**TASK DIRECTIONS**: Tally the lines that include the word "scene" and reply with nothing but the total.

**DATA FOR PROCESSING**:
+--

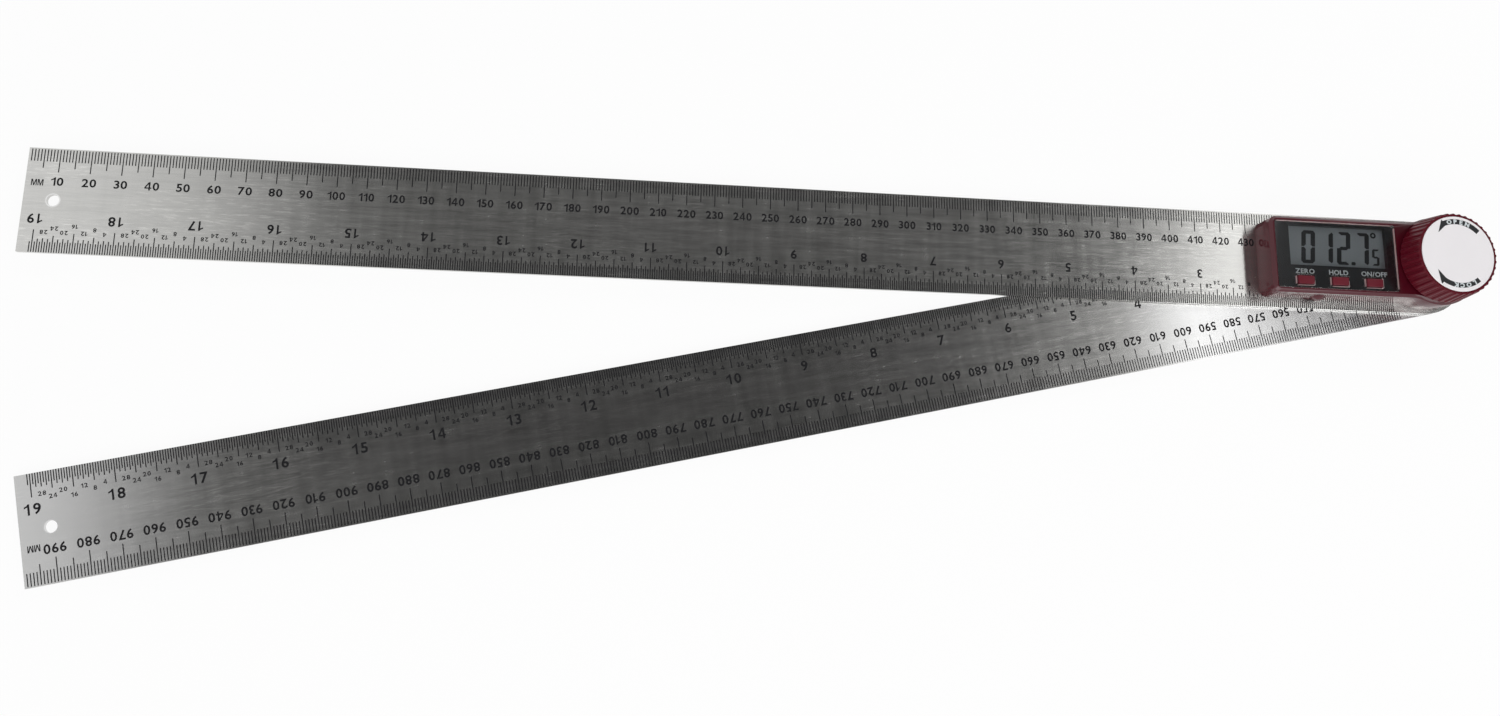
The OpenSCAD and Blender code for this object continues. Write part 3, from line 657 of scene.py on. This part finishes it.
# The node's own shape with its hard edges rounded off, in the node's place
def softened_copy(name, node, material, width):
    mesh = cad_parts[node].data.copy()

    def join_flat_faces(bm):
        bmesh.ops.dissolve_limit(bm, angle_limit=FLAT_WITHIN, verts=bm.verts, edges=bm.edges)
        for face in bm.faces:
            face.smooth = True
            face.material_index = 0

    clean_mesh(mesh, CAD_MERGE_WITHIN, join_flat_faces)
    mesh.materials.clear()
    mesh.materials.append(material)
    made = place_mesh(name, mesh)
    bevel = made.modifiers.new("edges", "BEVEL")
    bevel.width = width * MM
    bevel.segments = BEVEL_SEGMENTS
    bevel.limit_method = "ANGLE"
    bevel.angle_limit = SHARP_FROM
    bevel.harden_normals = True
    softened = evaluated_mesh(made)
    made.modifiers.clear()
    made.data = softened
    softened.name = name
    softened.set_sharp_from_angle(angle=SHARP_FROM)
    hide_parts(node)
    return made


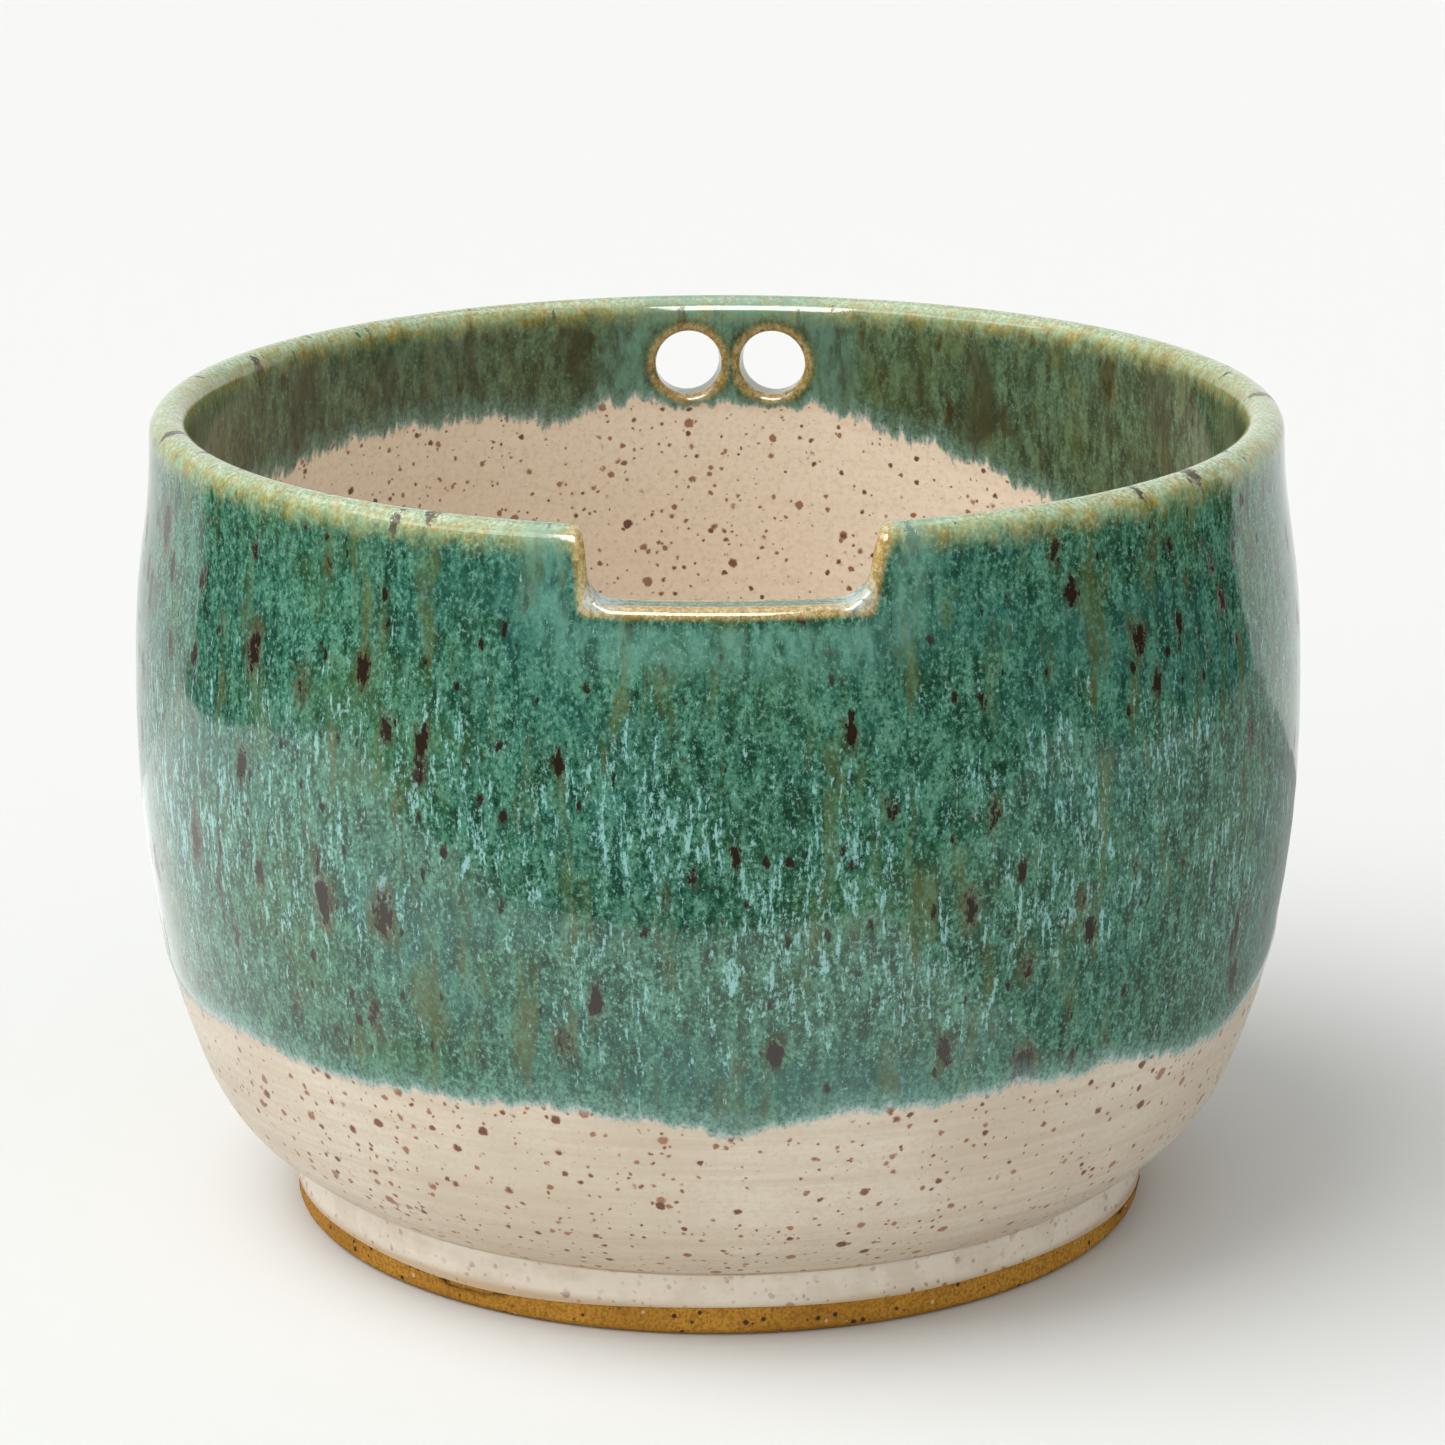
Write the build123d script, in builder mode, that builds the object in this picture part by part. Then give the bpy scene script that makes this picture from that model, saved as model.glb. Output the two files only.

+--

**RESPONSE FOR THIS EXERCISE**: 2